Но уже увертюра с ее сочетанием оркестровой мощи и полетности показала: и в 22 года Вагнер был Вагнером, и не напиши он потом дюжины своих зрелых опер, оттеснивших «Запрет на любовь» в тень, эта сверкающая контрастами, стремительная по драматургии партитура ставилась бы лучшими театрами мира. Сколько здесь прозрений! Разве мучимый душевными противоречиями сумрачный властолюбец Фридрих с его пафосными ариями и змеиным плетением хроматических мелодий — не прообраз зловещего и трагического Летучего Голландца, а то и самого бога Вотана? Разве громогласно-страстная Изабелла — не старшая сестра валькирии Брунгильды или Изольды с их запредельной экзальтацией? А страдающая от неразделенной любви Мариана не напоминает ли охваченную страстью к Голландцу фанатичку Сенту?

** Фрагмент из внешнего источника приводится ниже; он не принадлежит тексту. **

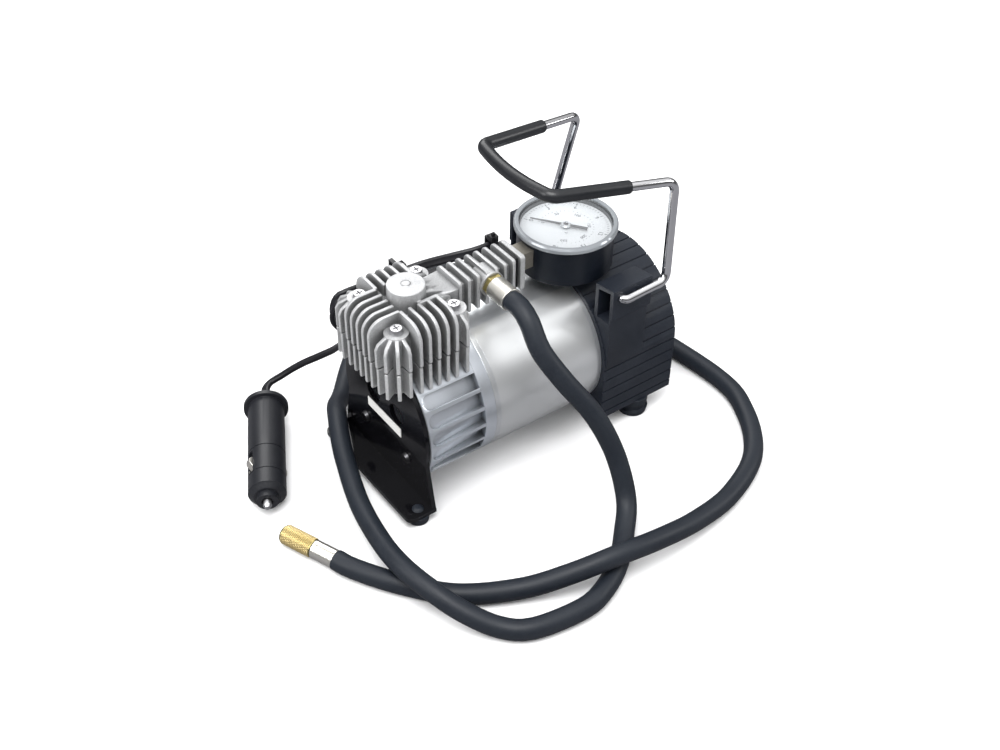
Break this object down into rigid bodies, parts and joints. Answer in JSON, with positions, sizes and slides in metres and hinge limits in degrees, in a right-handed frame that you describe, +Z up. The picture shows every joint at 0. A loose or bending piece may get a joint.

Единственным отчетливым недостатком оперы стал ее слишком запутанный сюжет. С Фридрихом, вице-королем Сицилии, желающим скрыть старый грешок — интрижку с некоей Марианой и оттого запрещающим свободную любовь и ее символ — строящийся Дворец Счастья, — более-менее ясно. Понятно, как Изабелла, растолкав во Фридрихе задавленную сексуальность, хочет подвигнуть того помиловать Клаудио, осужденного за нарушение запрета на свободное проявление любви. Но уже разобраться, в чем функции других персонажей — а их в опере изрядно — без подробного либретто невозможно. Вероятно, эта перегруженность сюжета стала одной из причин не сложившейся сценической судьбы произведения.

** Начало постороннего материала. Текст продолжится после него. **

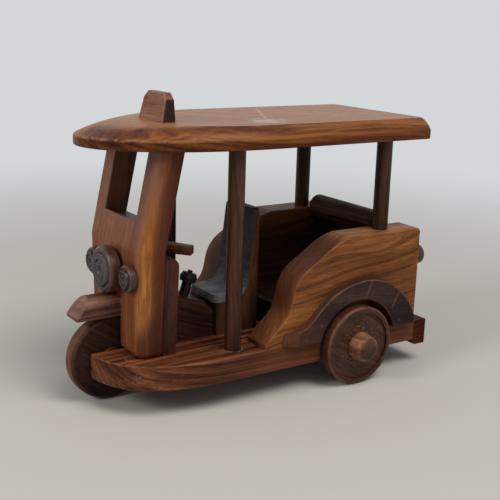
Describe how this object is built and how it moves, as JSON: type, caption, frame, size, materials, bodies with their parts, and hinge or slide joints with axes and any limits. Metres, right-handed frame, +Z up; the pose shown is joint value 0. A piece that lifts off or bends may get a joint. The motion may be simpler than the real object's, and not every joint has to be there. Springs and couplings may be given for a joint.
{
  "type": "toy auto rickshaw",
  "caption": "Carved wooden toy auto rickshaw: round-nosed roof board on dowel posts, open cab, curved passenger tub, wheels that turn.",
  "frame": {"origin": "on the floor, under the middle of the overall length and width", "axes": "+X forward, towards the front wheel; +Y to the vehicle's left; +Z up"},
  "size_m": [0.19, 0.114, 0.1455],
  "materials": {
    "rosewood_body": "oiled wood, orange brown",
    "rosewood_base": "oiled wood, reddish brown",
    "rosewood_roof": "waxed wood, reddish brown",
    "dark_posts": "waxed dowel, dark brown",
    "turned_dark": "turned wood, dark reddish brown",
    "fender_dark": "oiled wood, purple brown",
    "seat_brown": "oiled wood, brown",
    "seat_black": "blackened wood, satin"
  },
  "bodies": {
    "toy": {"base_board": "rosewood_base", "rear_bumper": "rosewood_base", "front_axle": "turned_dark", "front_panel": "rosewood_body", "dash_board": "rosewood_base", "roof_board": "rosewood_roof", "roof_sign": "rosewood_roof", "front_mudguard": "turned_dark", "driver_seat_block": "seat_brown", "driver_seat_pad": "seat_black", "console_block": "rosewood_base", "gear_lever": "turned_dark", "handlebar": "seat_brown", "bench_seat": "rosewood_base", "backrest_panel": "rosewood_base", "backrest_roll": "turned_dark", "headlamp_center": "turned_dark", "wheel_peg_left": "turned_dark", "side_panel_left": "rosewood_body", "fender_left": "fender_dark", "tail_lamp_left": "turned_dark", "headlamp_left": "turned_dark", "post_middle_left": "dark_posts", "post_rear_left": "dark_posts", "wheel_peg_right": "turned_dark", "side_panel_right": "rosewood_body", "fender_right": "fender_dark", "tail_lamp_right": "turned_dark", "headlamp_right": "turned_dark", "post_middle_right": "dark_posts", "post_rear_right": "dark_posts"},
    "front_wheel": {"front_wheel": "turned_dark"},
    "rear_wheel_left": {"rear_wheel_left": "turned_dark"},
    "rear_wheel_right": {"rear_wheel_right": "turned_dark"}
  },
  "joints": [
    {"name": "front_wheel_spin", "type": "hinge", "parent": "toy", "child": "front_wheel", "pos_m": [0.0744, 0, 0.0206], "axis": [0, 1, 0], "continuous": true},
    {"name": "rear_wheel_left_spin", "type": "hinge", "parent": "toy", "child": "rear_wheel_left", "pos_m": [-0.0416, 0.04625, 0.0204], "axis": [0, 1, 0], "continuous": true},
    {"name": "rear_wheel_right_spin", "type": "hinge", "parent": "toy", "child": "rear_wheel_right", "pos_m": [-0.0416, -0.04625, 0.0204], "axis": [0, 1, 0], "continuous": true}
  ]
}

Геликоновцы доказали — запрет на «Запрет» был несправедливым. Закроем уши на некоторые оркестровые киксы — ведь и правда, «Геликон» не «Ла Скала», — но вот с вокальной точки зрения в опере в основном порядок. И Марина Карпеченко (Изабелла) — по задаткам вполне себе будущая Брунгильда, и Алексей Дедов — совершенно вагнеровский роковой баритон, и Али Магомедов (Клаудио), пожалуй, потянул бы роль Зигфрида. А собрал этот ансамбль дирижер-постановщик Владимир Понькин. Впрочем, не забудем, все это — в камерном зале нынешнего «Геликона», а «большой» Вагнер требует и большой сцены, где еще неизвестно, как проявили бы себя эти актеры.
Кстати, о помещении. В декорациях Хартмута Шоргхофера (Австрия), где простым перемещением куска крепостной стены меняются массовые сцены на интимные, день на ночь и т. п., нетрудно узнать подобие двора самой «Геликон-оперы» — не того, что во временном здании на Новом Арбате, а реконструируемого, на Большой Никитской. Помните скандал, устроенный охранителями старины из «Архнадзора» по поводу незаконного, с их точки зрения, вторжения в историческую усадьбу Шаховских-Глебовых-Стрешневых, двор которой перестраивается под большой зрительный зал «Геликона»? При виде того, как в спектакле противоборствующие группы периодически наезжали друг на друга этой самой краснокирпичной стеной с характерной башенкой над аркой-подворотней, живо вспоминалось весеннее заседание общественного Градостроительного совета Москвы, где, отодвигая друг друга, ожесточенно спорили реконструкторы и консерваторы, каждый со своими чертежами злополучной башенки и арки. Не зря кто-то из актеров все время носил под мышкой книгу одного из лидеров «Архнадзора» Рустама Рахматуллина «Две Москвы», массовка была одета в строительные комбинезоны и каски, а Фридрих — в начальственный костюм, смешно дополненный Лоэнгриновым золотым шлемом с крыльями. Посыл понятен: может, не стоит так цепляться за крючки закона, а если они мешают живой жизни, то отменить их? Как в опере Вагнера отменили в конце концов дурацкий запрет на любовь, и Дворец Счастья все же был построен.